The younger suspect’s apparent proficiency suggests he’d had plenty of practise.
But as American arms expert Brian Kimber noted on X, the gun itself also makes this easy.
“So for the non-gun people: it’s really not hard to [practise] weapons manipulation at home and become proficient,” wrote the US military veteran and podcaster. “I promise I could have you cycling the bolt like this in a few days, easy.”
Australia’s gun laws are nationally agreed, but administered at state level. In NSW, Coyne said the weapons used at Bondi would likely have been in “category B” – “lever-action shotguns with a magazine capacity of no more than five rounds”.
If that’s the case, the “genuine reasons” for owning and using these models include a wide range of purposes – sport and target shooting at a range or on private land, hunting game or pest animals on private or public land, and “primary production” (farming).
“The reasons people give is that they want to shoot a whole mob of animals, multiple shots, quick shots,” Coyne said.
The speed of firing is also one of the key marketing points that gun manufacturers use to sell these models.
Beretta’s straight-pull bolt-action rifle, which retails from about $2600 in Australia, “guarantees the utmost speed, accuracy, precision, safety and ease of use, from the first pull of the trigger through to the smoothness of reloading”, the manufacturer boasts on its Australian website.
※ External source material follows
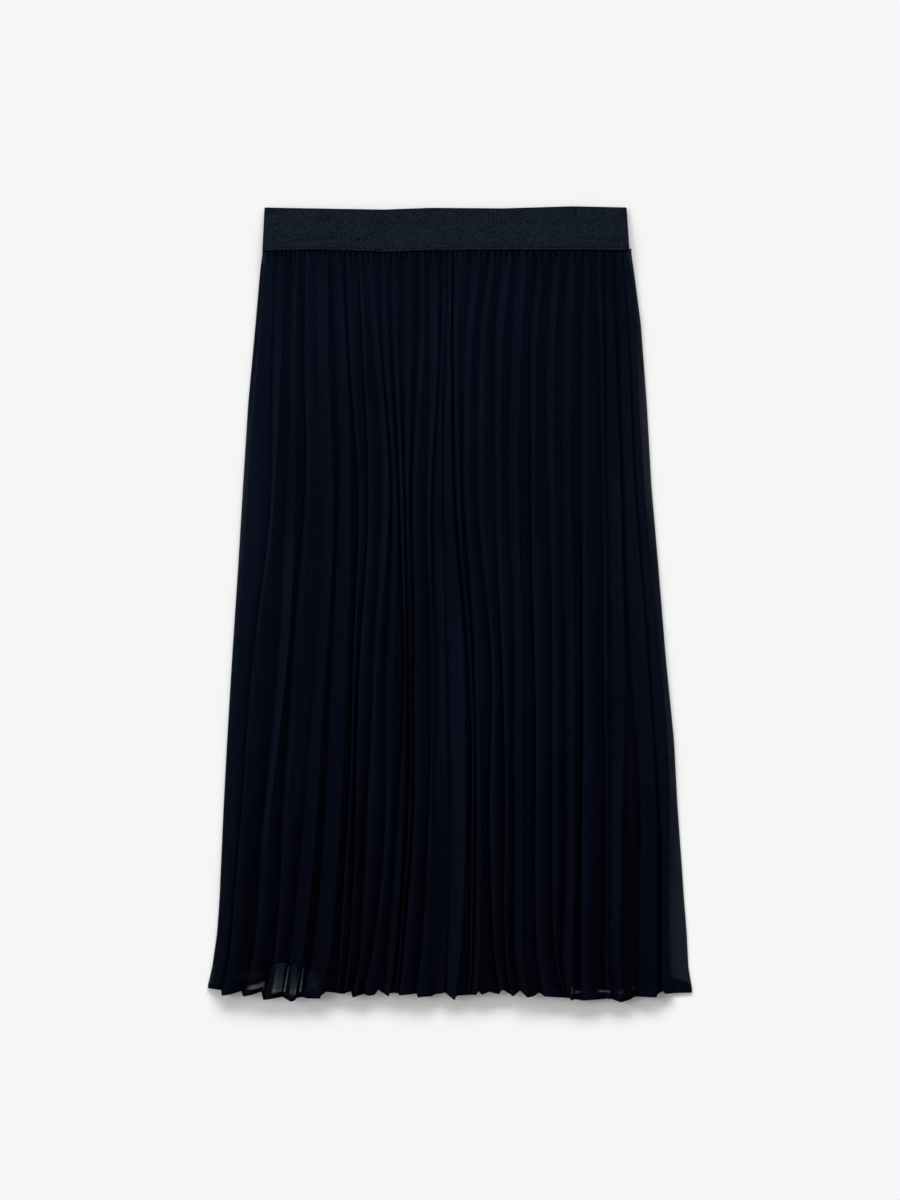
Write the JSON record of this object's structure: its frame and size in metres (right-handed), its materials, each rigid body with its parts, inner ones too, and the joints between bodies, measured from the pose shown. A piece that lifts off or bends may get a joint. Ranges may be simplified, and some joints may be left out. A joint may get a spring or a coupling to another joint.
{
  "type": "pleated skirt",
  "caption": "Pleated midi skirt of sheer navy chiffon over a shorter lining, with a wide satin elastic waistband, laid flat on its back.",
  "frame": {"origin": "on the surface that the skirt lies on, under the middle of its outline", "axes": "+Y along the skirt up to the waistband, +X to the right as seen from above, +Z away from the surface, out of the front panel"},
  "size_m": [0.4842, 0.7947, 0.0117],
  "materials": {
    "chiffon": "sheer matte crepe chiffon with permanent pleats",
    "lining": "matte plain-weave lining",
    "elastic": "satin-faced woven elastic, edge-stitched"
  },
  "bodies": {
    "root": {"waistband": "elastic", "outer_front": "chiffon", "outer_back": "chiffon", "lining_front": "lining", "lining_back": "lining"}
  },
  "joints": []
}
The weapon is “a versatile, modern, modular weapon suited to every kind of hunter and shooting environment … [and] encapsulates all of Beretta’s experience, acquired over years of working in both the military and civilian spheres”.
David Bright, a professor of criminology at Deakin University, said the post-Port Arthur buybacks, gun amnesties and bans on semi-automatic firearms were effective enough that there had not been a mass shooting in Australia since 1996.
The rules around firearm ownership mean shooters must be licensed, demonstrate a genuine reason to have a firearm, and then a genuine need to have a specific type of firearm. However, only Western Australia caps the number of guns an individual licensee can own.
The WA law, which was enacted earlier this year, prompted strong backlash from the gun lobby, as the Shooting Industry Foundation of Australia’s CEO, James Walsh, has said there was “no correlation between legally owned firearm numbers and violent crime”.
Walsh did not return calls from this masthead on Monday.
Nationally, while the number of licensed owners in Australia has halved since 1996, the number of firearms in the country has increased to record levels. A recent Australia Institute report showed 4 million guns are owned by civilians nationwide; 25 per cent more than three decades ago.
“The reason is that licensed owners have more guns than they used to,” Bright said.
While most people believe guns are largely owned in rural areas, a recent report had found one-third of NSW’s 1.1 million guns were held in the cities of Sydney, Newcastle and Wollongong.
Dr John Coyne, ut Dr John Coyne, the director of the national security program at the Australian Strategic Policy Institute.Credit: Alex Ellinghausen
“We need to have that conversation again as a country,” said Bright. “Most Australians support stronger gun laws.”
NSW Premier Chris Minns said on Monday it was “time we have a change” to the firearms registrations law in NSW.
Prime Minister Anthony Albanese on Monday proposed limiting the number of firearms that can be licensed per person.
Associate Professor Andrew Hemming, a criminal law specialist from the University of Southern Queensland, said the new generation of quick-loading guns should be considered afresh. Authorities should also look carefully whether individual firearms have been modified, he said.
More broadly, Hemming said Australia’s gun control laws had suffered from a lack of attention. They were inconsistent between the states and had not evolved in the right direction. “They’re a dog’s breakfast … and they have been slowly unravelling. This is a wake-up call to the Australian public,” he said.
State and federal attorneys-general “should put this at the top of their agenda”, Hemming said.